How can Putin’s regime fall?

For a dictatorship to collapse, three factors must be met: The first is a military defeat. That can happen if Ukraine resists long enough. The second factor is economic and financial collapse, and that’s just a matter of weeks. The third factor is isolation. This is very important psychologically. If all three components are met, the regime can collapse overnight because people will take to the streets and the oligarchs will throw Putin out. Russia today cannot be compared to the fanaticism under Stalin or in Hitler’s Germany, where people were willing to die for their beloved leader. Putin’s regime is all about money, it’s more like a mafia state. As long as the boss hands out money and protection, people will stand behind him. As soon as no more money flows, the loyalty is gone immediately.
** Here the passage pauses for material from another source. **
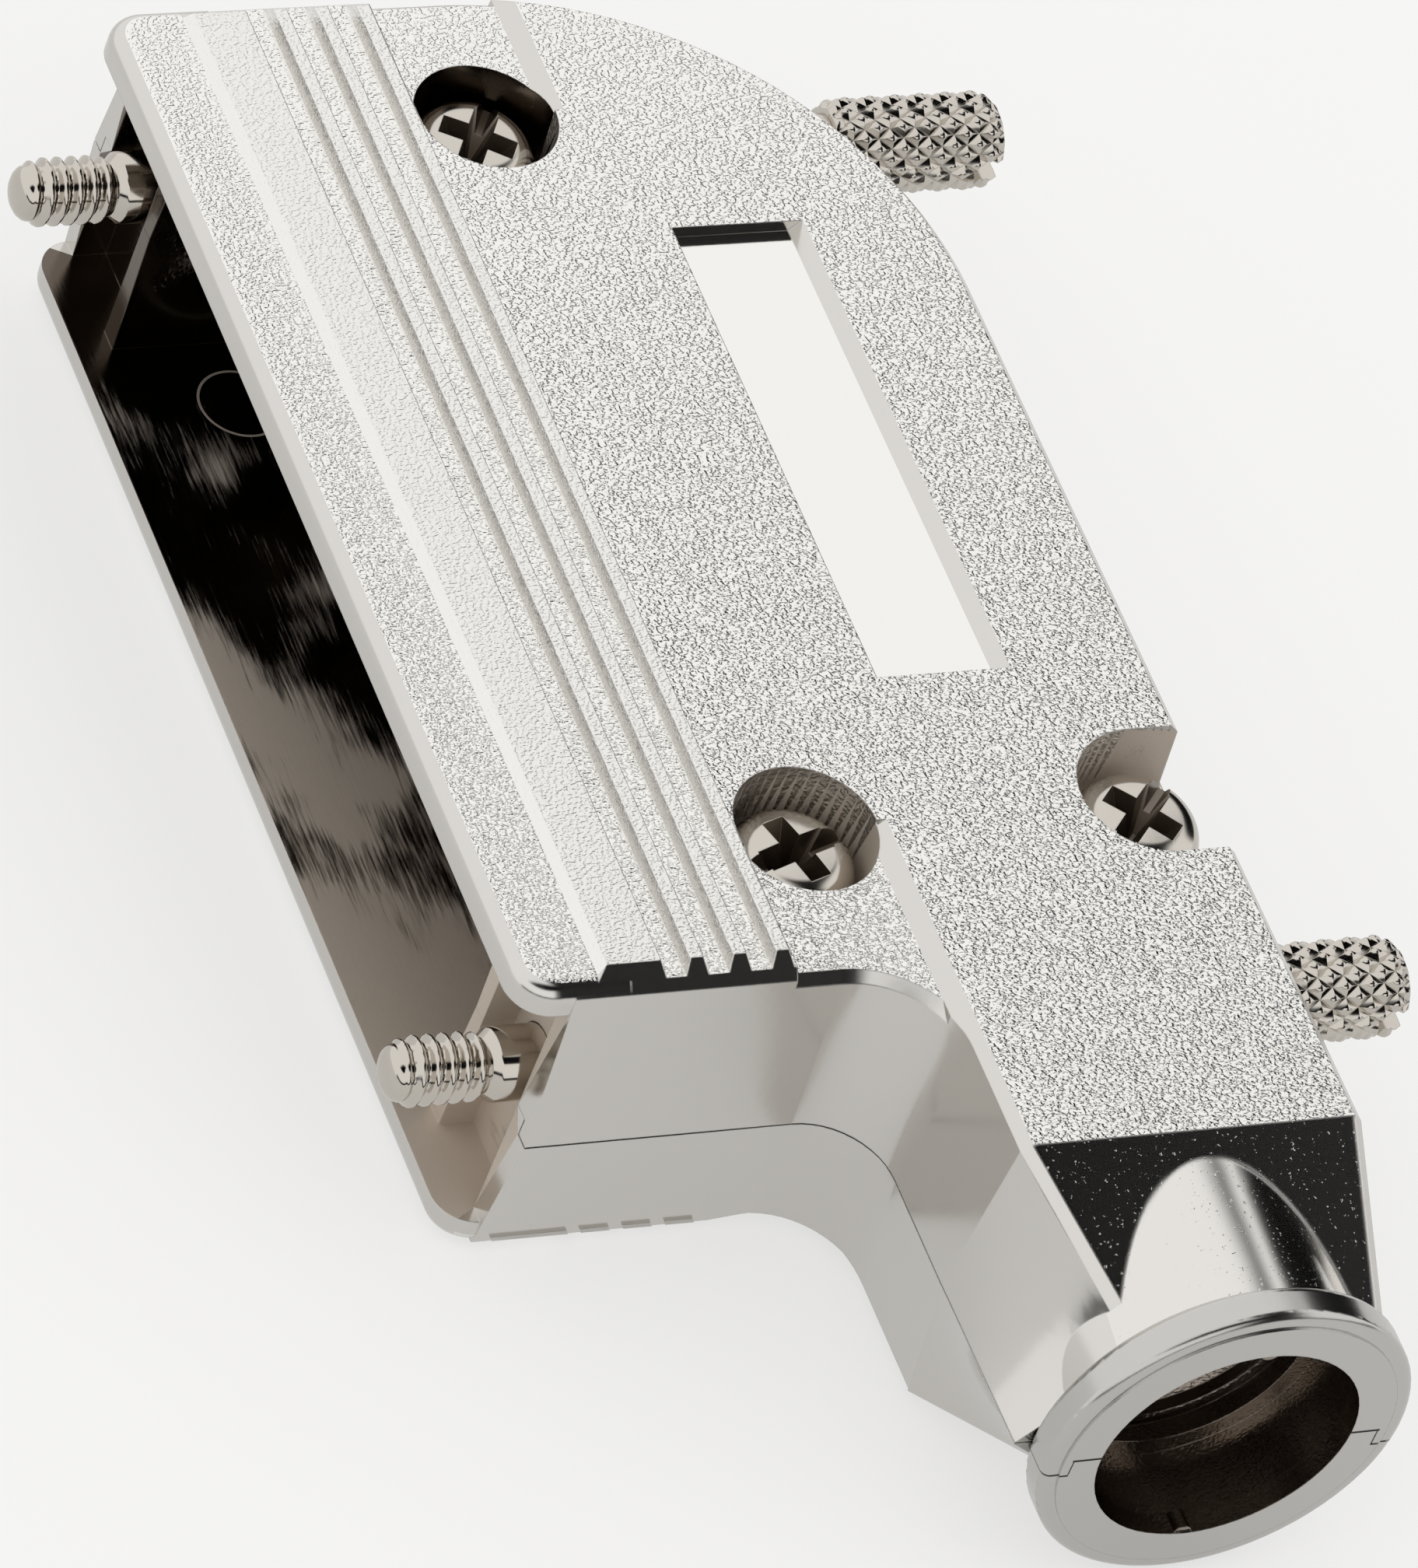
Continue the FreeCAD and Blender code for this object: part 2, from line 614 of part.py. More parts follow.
def channels(name):
    """Shallow recesses from the front screws out to the sides, with the plate's bevel carried on
    along their outer edges. The near one runs on as a bevel along the neck."""
    made = []
    floor = "half_thick - channel_depth"
    sketch = flat_sketch(f"{name}_channel_plan", plan("0", "0", "neck_end"), f"{floor} - edge_break")
    for word, x, sign in (("far", "-screw_far_x", -1), ("near", "screw_near_x", 1)):
        out = "half_width + 2" if sign < 0 else "neck_end"
        wall = "(screw_y + well_radius - channel_slope / 2)"
        cut_height = "1"
        made.append(
            sloped_block(
                f"{name}_{word}_channel",
                spread(sign, x, out),
                ("screw_y - well_radius", wall),
                floor,
                cut_height,
                True,
                back=f"(channel_slope * {cut_height} / channel_depth)",
            )
        )
        along = spread(sign, f"{x} + well_radius", "half_width + neck_fillet")
        edge = box(
            f"{name}_{word}_channel_edge",
            along,
            ("screw_y - well_radius", wall),
            (f"{floor} - edge_break", f"{floor} + 0.01"),
        )
        kept = extrude(f"{name}_{word}_channel_kept", sketch, "edge_break + 0.02", "-45")
        made.append(cut(f"{name}_{word}_channel_bevel", edge, kept))
    return made


def low_channels(name):
    """The same recesses on the lower face, where they are shallow dips at the sides."""
    made = []
    for word, x, sign in (("far", "-screw_far_x", -1), ("near", "screw_near_x", 1)):
        out = "half_width + 2" if sign < 0 else "neck_end"
        slope = "(low_channel_slope / channel_depth)"
        back = "(channel_slope / channel_depth)"
        inner = {"left" if sign > 0 else "right": slope}
        made.append(
            sloped_block(
                f"{name}_{word}_channel",
                spread(sign, f"{x} + well_radius", out),
                ("low_channel_start", "screw_y + well_radius - channel_slope / 2"),
                "channel_depth - half_thick",
                "1",
                False,
                front=slope,
                back=back,
                **inner,
            )
        )
    return made


def label_recess(name):
    """Recess for a label, with one sloped long side."""
    height = "(label_depth + 1)"
    return sloped_block(
        name,
        ("label_x - label_length / 2", "label_x + label_length / 2"),
        ("label_y - label_width / 2", "label_y + label_width / 2 - label_slope"),
        "half_thick - label_depth",
        height,
        True,
        back=f"(label_slope * {height} / label_depth)",
    )


def outlet_tongue(name, gap):
    """The lap joint's straight run past both sides of the bore, out to the ring's face."""
    half = f"(outlet_lap + {gap})"
    run = ("neck_end", f"ring_face + ({gap}) * 10")
    return box(name, run, (f"outlet_y - {half}", f"outlet_y + {half}"), ("-seam_drop - 1", "0"))


def nub(name, side):
    """Small nub at the middle of the bore's lip."""
    start, height = "ring_face - bore_lip", f"{side} * (bore_radius + nub_radius / 4)"
    return cylinder(name, "nub_radius", "bore_lip - face_step", start, "outlet_y", height, "x")


def upper_shell():
    """The shell with the label recess and the wells of the cover screws."""
    skirt_plan = plan(f"(lap_width - {FLARE})", "-lip_reach - 1", "neck_end + lap_reach + lap_gap")
    skirt_sketch = flat_sketch("upper_skirt_plan", skirt_plan, "-seam_drop - 1")
    skirt = extrude("upper_skirt_room", skirt_sketch, "seam_drop + 1")
    room = [cavity("upper_cavity", 1), skirt, outlet_tongue("upper_outlet_room", "lap_gap")]
    blank = fuse("upper_blank", outer_form("upper", 1) + [outlet_form("upper_outlet", 1)])
    hollow = cut("upper_hollow", blank, *room)
    full = fuse("upper_full", [hollow, *jack_guides("upper", 1), *upper_bosses("upper")])
    tools = [outlet_bore("upper_bore"), *jack_holes("upper_jack")]
    tools += [*upper_pockets("upper"), label_recess("label")]
    body = cut("upper_body", full, *tools)
    return named(fuse("upper_shell", [body, nub("upper_nub", 1)]), "Upper shell")


def lower_shell():
    """The shell with the tongue of the lap joint and the tapped posts."""
    tongue_plan = plan(f"(lap_width - {FLARE} + lap_gap)", "0", "neck_end + lap_reach")
    tongue_sketch = flat_sketch("lower_tongue_plan", tongue_plan, "-seam_drop - 1")
    tongue = extrude("lower_tongue", tongue_sketch, "seam_drop + 1")
    outer = outer_form("lower", -1) + [outlet_form("lower_outlet", -1)]
    outer += [tongue, outlet_tongue("lower_outlet_tongue", "0")]
    hollow = cut("lower_hollow", fuse("lower_blank", outer), cavity("lower_cavity", -1))
    posts, holes = [], []
    deep = "(screw_length - well_seat + 0.4)"
    for word, x, y in screw_places():
        foot = "-(floor_half + 0.2)"
        posts.append(cylinder(f"lower_{word}_post", "boss_radius", "floor_half + 0.2", x, y, foot))
        tapped = "screw_radius + screw_fit"
        holes.append(cylinder(f"lower_{word}_hole", tapped, f"{deep} + 1", x, y, f"-{deep}"))
    full = fuse("lower_full", [hollow, *jack_guides("lower", -1), *posts])
    tools = [outlet_bore("lower_bore"), *jack_holes("lower_jack"), *holes, *low_channels("lower")]
    body = cut("lower_body", full, *tools)
    return named(fuse("lower_shell", [body, nub("lower_nub", -1)]), "Lower shell")


def named(obj, label):
    obj.Label = label
    return obj


# Turned pieces, each a body made by one revolution.


def turned_body(name, label, corners, x, y, z, upright=True):
    """A body of revolution: corners are (radius, distance along the axis)."""
    body = doc.addObject("PartDesign::Body", name)
    body.Label = label
    sketch = body.newObject("Sketcher::SketchObject", name + "_profile")
    role = "XZ_Plane" if upright else "XY_Plane"
    plane = next(f for f in body.Origin.OriginFeatures if f.Role == role)
    sketch.AttachmentSupport = [(plane, "")]
    sketch.MapMode = "FlatFace"
    outline(sketch, corners)
    spin = body.newObject("PartDesign::Revolution", name + "_spin")
    spin.Profile = sketch
    spin.ReferenceAxis = (sketch, ["V_Axis"])
    spin.Angle = 360
    spin.Refine = False  # its faces stay in the order of the profile, from the tip on
    body.Tip = spin
    place(body, x, y, z)
    return body


def assembly_screw(word, x, y):
    """M3 pan head screw, its thread drawn plain, with a cross recess."""
    head = "screw_head_height"
    corners = [
        ("0", "-screw_length"),
        ("screw_radius - 0.4", "-screw_length"),
        ("screw_radius", "-screw_length + 0.4"),
        ("screw_radius", "0"),
        ("screw_head_radius", "0"),
        ("screw_head_radius", f"{head} * 0.55", f"{head} * 0.8"),
        ("screw_head_radius * 0.65", head),
        ("0", head),
    ]
    label = f"Turned screw, {word}"
    turned = turned_body(f"{word}_screw_turned", label, corners, x, y, "well_seat")
    top = ("well_seat + screw_head_height - recess_depth", "well_seat + screw_head_height + 1")
    long_side, short_side = "recess_reach", "recess_width / 2"
    slots = []
    for way, (a, b) in (("along", (long_side, short_side)), ("across", (short_side, long_side))):
        wide = (f"{x} - {a}", f"{x} + {a}")
        deep = (f"{y} - {b}", f"{y} + {b}")
        slots.append(box(f"{word}_screw_{way}", wide, deep, top))
    return named(cut(f"{word}_screw", turned, *slots), f"Assembly screw, {word}")


def thread_corners():
    """The 4-40 thread as ring grooves, from the domed tip back to the run-out."""
    corners = [
        ("0", "-tip_reach"),
        ("thread_root - 0.55", "-tip_reach"),
        ("thread_root - 0.1", "-tip_reach + 0.25"),
    ]
    for turn in range(6):
        at = f"-tip_reach + 0.45 + {turn} * thread_pitch"
        corners += [
            ("thread_radius", at),
            ("thread_radius", f"{at} + 0.3 * thread_pitch"),
            ("thread_root", f"{at} + 0.6 * thread_pitch"),
            ("thread_root", f"{at} + 0.7 * thread_pitch"),
        ]
    return corners


def jackscrew(word, x):
    """Captive jackscrew in one turned piece: thread, shank with a ring groove, slotted head."""
    groove = "saddle_start + saddle_wall"
    head_end = "head_start + head_length"
    corners = thread_corners() + [
        ("thread_root", "thread_length - tip_reach"),
        ("jack_radius", "thread_length - tip_reach + collar_lead"),
        ("jack_radius", groove),
        ("ring_groove", groove),
        ("ring_groove", f"{groove} + ring_wire + 2 * ring_play"),
        ("jack_radius", f"{groove} + ring_wire + 2 * ring_play"),
        ("jack_radius", "head_start"),
        ("head_radius - head_bevel", "head_start"),
        ("head_radius", "head_start + head_bevel"),
        ("head_radius", f"{head_end} - head_bevel"),
        ("head_radius - head_bevel", head_end),
        ("0", head_end),
    ]
    label = f"Turned jackscrew, {word}"
    turned = turned_body(f"{word}_jackscrew_turned", label, corners, x, "0", "0", upright=False)
    slot = box(
        f"{word}_jackscrew_slot",
        (f"{x} - head_radius - 1", f"{x} + head_radius + 1"),
        (f"{head_end} - slot_depth", f"{head_end} + 1"),
        ("-slot_width / 2", "slot_width / 2"),
    )
    slotted = cut(f"{word}_jackscrew", turned, slot)
    slotted.Refine = False
    return named(slotted, f"Jackscrew, {word}")


def retaining_ring(word, x):
    """Open ring sprung into the shank's groove, between the saddle and the rear stop."""
    front = "saddle_start + saddle_wall + ring_play"
    inner = "ring_groove + ring_play"
    corners = [
        (inner, "0"),
        ("ring_outside", "0"),
        ("ring_outside", "ring_wire"),
        (inner, "ring_wire"),
    ]
    label = f"Turned ring, {word}"
    turned = turned_body(f"{word}_ring_turned", label, corners, x, front, "0", upright=False)
    gap = box(
        f"{word}_ring_gap",
        (f"{x} - ring_opening / 2", f"{x} + ring_opening / 2"),
        (f"{front} - 1", f"{front} + ring_wire + 1"),
        ("0", "ring_outside + 1"),
    )
    return named(cut(f"{word}_ring", turned, gap), f"Retaining ring, {word}")


def build():
    fill_sheet()
    parts = {"upper_shell": upper_shell(), "lower_shell": lower_shell()}
    for word, x, y in screw_places():
        parts[f"{word}_screw"] = assembly_screw(word, x, y)
    for word, x in (("far", f"-{JACK_X}"), ("near", JACK_X)):
        parts[f"{word}_jackscrew"] = jackscrew(word, x)
        parts[f"{word}_ring"] = retaining_ring(word, x)
    doc.recompute()
    return parts


def check(parts):
    bad = [obj.Name for obj in doc.Objects if {"Invalid", "Error"} & set(obj.State)]
    if bad:
        raise SystemExit(f"These objects didn't build: {', '.join(bad)}")
    for name, obj in parts.items():
        shape = obj.Shape
        if shape.isNull() or not shape.isValid() or len(shape.Solids) != 1:
            raise SystemExit(f"{name} isn't one valid solid: {len(shape.Solids)} solids")
        print(name, "volume", round(shape.Volume, 1), "mm3, box", shape.BoundBox)


def write(parts):
    os.makedirs("parts", exist_ok=True)
    for name, obj in parts.items():
        obj.Shape.exportStep(f"parts/{name}.step")


pieces = build()
check(pieces)
write(pieces)
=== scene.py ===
"""Looks of the metal hood for a 25-way d-sub connector.

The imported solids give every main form. This script dresses them in their metals, cuts the real
threads, knurls and driver recesses as pieces of their own, and sets the studio and the camera.
All lengths are metres in the row frame: X along the mouth towards the cable outlet, Y from the
mouth to the back, Z up through the shell that carries the cover screws.
"""

from __future__ import annotations

import json
import logging
import math
from dataclasses import dataclass, field
from enum import Enum

import bmesh
import bpy
import numpy as np
from mathutils import Euler, Matrix, Vector

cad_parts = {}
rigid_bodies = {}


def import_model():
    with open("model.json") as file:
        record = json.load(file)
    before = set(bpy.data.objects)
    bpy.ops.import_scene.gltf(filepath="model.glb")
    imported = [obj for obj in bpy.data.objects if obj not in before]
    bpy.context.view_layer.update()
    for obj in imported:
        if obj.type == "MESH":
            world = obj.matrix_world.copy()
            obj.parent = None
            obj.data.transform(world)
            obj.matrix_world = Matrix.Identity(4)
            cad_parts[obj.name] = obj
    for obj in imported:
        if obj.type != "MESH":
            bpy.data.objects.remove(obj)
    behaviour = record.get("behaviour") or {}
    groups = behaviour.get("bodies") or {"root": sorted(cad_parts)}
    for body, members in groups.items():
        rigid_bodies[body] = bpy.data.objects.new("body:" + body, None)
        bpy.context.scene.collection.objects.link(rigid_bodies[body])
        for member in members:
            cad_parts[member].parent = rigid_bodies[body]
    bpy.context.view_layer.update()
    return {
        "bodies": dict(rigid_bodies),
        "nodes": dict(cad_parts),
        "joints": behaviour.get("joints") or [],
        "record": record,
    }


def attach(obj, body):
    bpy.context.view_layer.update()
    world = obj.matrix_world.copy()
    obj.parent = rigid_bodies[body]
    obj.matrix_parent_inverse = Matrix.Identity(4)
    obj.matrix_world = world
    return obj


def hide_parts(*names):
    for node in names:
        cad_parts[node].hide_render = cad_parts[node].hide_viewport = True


log = logging.getLogger("hood")

Socket = bpy.types.NodeSocket
Tree = bpy.types.NodeTree

MM = 0.001
SEAT_Y = 3.0 * MM  # the plane where the connector's flange seats
JACK_X = 23.52 * MM  # half of the 25-way size's 47.04 mm
STEP = 0.01 * MM  # a shoulder in a turned profile leans by this much
SMOOTH_ANGLE = math.radians(40)  # turned pieces shade sharp past this

# The cover screws: side, place, and the turn that the driver left them at, in degrees
SCREWS = (
    ("far", -19.6 * MM, 15.6 * MM, -33.0),
    ("near", 19.0 * MM, 15.6 * MM, -72.0),
    ("back", 18.6 * MM, 31.1 * MM, -46.0),
)


def colour(hex_code: str) -> tuple[float, float, float, float]:
    """Turns an sRGB hex colour into linear RGBA.

    Args:
        hex_code: Six hex digits after a hash.

    Returns:
        Linear red, green and blue, and an alpha of 1.
    """
    digits = hex_code.lstrip("#")
    parts = [int(digits[i : i + 2], 16) / 255 for i in (0, 2, 4)]
    linear = [c / 12.92 if c <= 0.04045 else ((c + 0.055) / 1.055) ** 2.4 for c in parts]
    return (*linear, 1.0)


def add_node(
    tree: Tree, kind: str, inputs: dict[int | str, object] | None = None, **settings: object
) -> bpy.types.Node:
    """Adds a node, sets its properties and fills its inputs.

    Args:
        tree: The tree that gets the node.
        kind: The node's type name.
        inputs: Values or output sockets, by input name or index.
        settings: Properties of the node.

    Returns:
        The new node.
    """
    node = tree.nodes.new(kind)
    for name, value in settings.items():
        setattr(node, name, value)
    for key, value in (inputs or {}).items():
        if isinstance(value, Socket):
            tree.links.new(value, node.inputs[key])
        else:
            node.inputs[key].default_value = value
    return node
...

Who will stop Putin in Russia?

If we knew who could do that, that person would already be dead because Putin would have eliminated the threat. I am constantly asked what needs to happen: do millions of demonstrators have to stand in Red Square? Will there be a palace coup? Will the oligarchs intervene? It’s all together. When dictatorships end, you can never predict who will make the last move. On the video from the Russian Security Council we saw the terrified faces, their fear of Putin and the consequences of his madness. You can’t expect them to act immediately, but every day they are losing assets and room for manoeuvre. Tens of thousands have taken to the streets at the risk of being beaten, arrested and jailed for years. Today they are protesting against the war, maybe next week because the standard of living is collapsing. If there are hundreds of thousands or millions in the streets, who will attack them? The propaganda machine is also eroding. In the last few days we are seeing a lot less Russian trolls on the internet. Probably no one pays them anymore.